## Stated task
All of the data below should be written out exactly.

## Material for this exercise
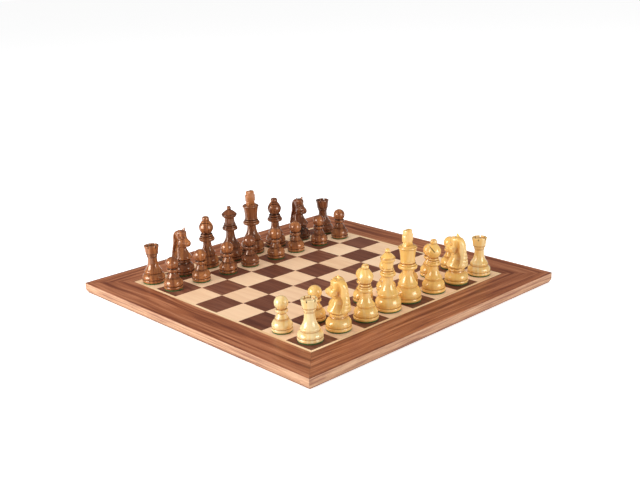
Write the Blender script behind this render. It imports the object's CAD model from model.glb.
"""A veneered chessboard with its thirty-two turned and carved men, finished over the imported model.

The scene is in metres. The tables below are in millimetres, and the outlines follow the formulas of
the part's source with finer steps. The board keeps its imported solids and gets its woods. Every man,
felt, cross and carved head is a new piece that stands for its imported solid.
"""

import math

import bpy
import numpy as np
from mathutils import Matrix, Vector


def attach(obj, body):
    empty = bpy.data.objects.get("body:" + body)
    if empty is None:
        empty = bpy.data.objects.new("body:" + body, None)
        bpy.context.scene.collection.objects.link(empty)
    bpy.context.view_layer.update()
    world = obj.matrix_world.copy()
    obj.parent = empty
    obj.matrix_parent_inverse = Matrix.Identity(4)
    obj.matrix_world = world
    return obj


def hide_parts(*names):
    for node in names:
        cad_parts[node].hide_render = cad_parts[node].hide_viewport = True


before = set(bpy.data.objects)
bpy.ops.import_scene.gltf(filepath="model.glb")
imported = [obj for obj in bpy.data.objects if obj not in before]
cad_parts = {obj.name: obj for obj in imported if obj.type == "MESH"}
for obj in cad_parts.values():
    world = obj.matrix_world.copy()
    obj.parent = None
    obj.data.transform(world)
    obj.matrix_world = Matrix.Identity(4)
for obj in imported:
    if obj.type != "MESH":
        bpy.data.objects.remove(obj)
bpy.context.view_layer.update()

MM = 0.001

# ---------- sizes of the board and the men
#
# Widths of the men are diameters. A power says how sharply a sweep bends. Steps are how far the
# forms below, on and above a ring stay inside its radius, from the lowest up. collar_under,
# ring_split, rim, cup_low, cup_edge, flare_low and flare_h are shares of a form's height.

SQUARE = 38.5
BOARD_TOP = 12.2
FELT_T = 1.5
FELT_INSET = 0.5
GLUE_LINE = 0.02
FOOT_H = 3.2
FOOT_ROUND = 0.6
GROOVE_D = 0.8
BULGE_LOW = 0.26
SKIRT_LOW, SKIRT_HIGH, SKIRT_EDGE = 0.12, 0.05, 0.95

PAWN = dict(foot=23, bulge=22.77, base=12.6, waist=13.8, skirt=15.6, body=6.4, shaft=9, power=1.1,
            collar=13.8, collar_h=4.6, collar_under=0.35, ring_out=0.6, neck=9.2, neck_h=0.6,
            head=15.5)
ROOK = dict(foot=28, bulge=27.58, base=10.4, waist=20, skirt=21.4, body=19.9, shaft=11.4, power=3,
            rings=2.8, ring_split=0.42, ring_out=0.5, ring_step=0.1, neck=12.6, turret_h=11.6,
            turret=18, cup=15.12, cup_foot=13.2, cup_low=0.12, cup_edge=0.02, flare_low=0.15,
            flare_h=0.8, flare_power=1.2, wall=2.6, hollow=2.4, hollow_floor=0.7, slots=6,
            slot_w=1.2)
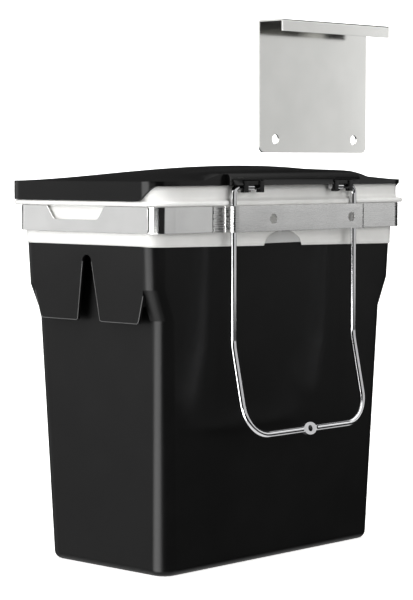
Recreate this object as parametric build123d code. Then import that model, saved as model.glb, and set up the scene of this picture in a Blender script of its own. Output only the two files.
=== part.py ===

## Right answer
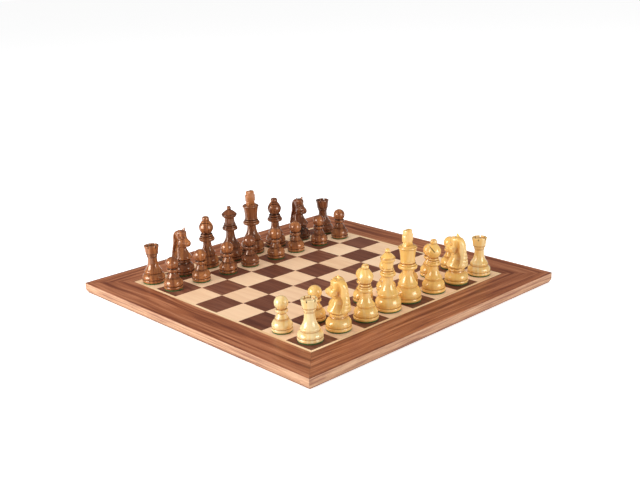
Write the Blender script behind this render. It imports the object's CAD model from model.glb.
"""A veneered chessboard with its thirty-two turned and carved men, finished over the imported model.

The scene is in metres. The tables below are in millimetres, and the outlines follow the formulas of
the part's source with finer steps. The board keeps its imported solids and gets its woods. Every man,
felt, cross and carved head is a new piece that stands for its imported solid.
"""

import math

import bpy
import numpy as np
from mathutils import Matrix, Vector


def attach(obj, body):
    empty = bpy.data.objects.get("body:" + body)
    if empty is None:
        empty = bpy.data.objects.new("body:" + body, None)
        bpy.context.scene.collection.objects.link(empty)
    bpy.context.view_layer.update()
    world = obj.matrix_world.copy()
    obj.parent = empty
    obj.matrix_parent_inverse = Matrix.Identity(4)
    obj.matrix_world = world
    return obj


def hide_parts(*names):
    for node in names:
        cad_parts[node].hide_render = cad_parts[node].hide_viewport = True


before = set(bpy.data.objects)
bpy.ops.import_scene.gltf(filepath="model.glb")
imported = [obj for obj in bpy.data.objects if obj not in before]
cad_parts = {obj.name: obj for obj in imported if obj.type == "MESH"}
for obj in cad_parts.values():
    world = obj.matrix_world.copy()
    obj.parent = None
    obj.data.transform(world)
    obj.matrix_world = Matrix.Identity(4)
for obj in imported:
    if obj.type != "MESH":
        bpy.data.objects.remove(obj)
bpy.context.view_layer.update()

MM = 0.001

# ---------- sizes of the board and the men
#
# Widths of the men are diameters. A power says how sharply a sweep bends. Steps are how far the
# forms below, on and above a ring stay inside its radius, from the lowest up. collar_under,
# ring_split, rim, cup_low, cup_edge, flare_low and flare_h are shares of a form's height.

SQUARE = 38.5
BOARD_TOP = 12.2
FELT_T = 1.5
FELT_INSET = 0.5
GLUE_LINE = 0.02
FOOT_H = 3.2
FOOT_ROUND = 0.6
GROOVE_D = 0.8
BULGE_LOW = 0.26
SKIRT_LOW, SKIRT_HIGH, SKIRT_EDGE = 0.12, 0.05, 0.95

PAWN = dict(foot=23, bulge=22.77, base=12.6, waist=13.8, skirt=15.6, body=6.4, shaft=9, power=1.1,
            collar=13.8, collar_h=4.6, collar_under=0.35, ring_out=0.6, neck=9.2, neck_h=0.6,
            head=15.5)
ROOK = dict(foot=28, bulge=27.58, base=10.4, waist=20, skirt=21.4, body=19.9, shaft=11.4, power=3,
            rings=2.8, ring_split=0.42, ring_out=0.5, ring_step=0.1, neck=12.6, turret_h=11.6,
            turret=18, cup=15.12, cup_foot=13.2, cup_low=0.12, cup_edge=0.02, flare_low=0.15,
            flare_h=0.8, flare_power=1.2, wall=2.6, hollow=2.4, hollow_floor=0.7, slots=6,
            slot_w=1.2)
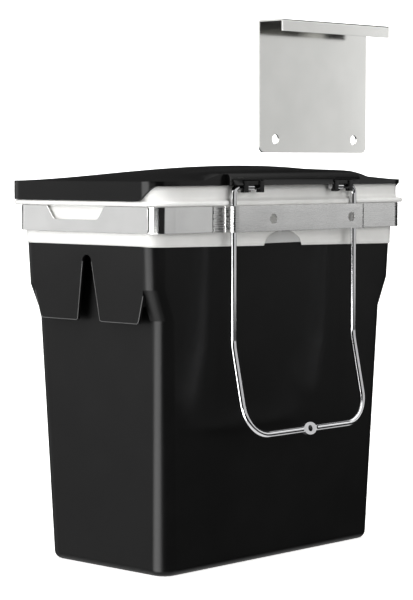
Recreate this object as parametric build123d code. Then import that model, saved as model.glb, and set up the scene of this picture in a Blender script of its own. Output only the two files.
=== part.py ===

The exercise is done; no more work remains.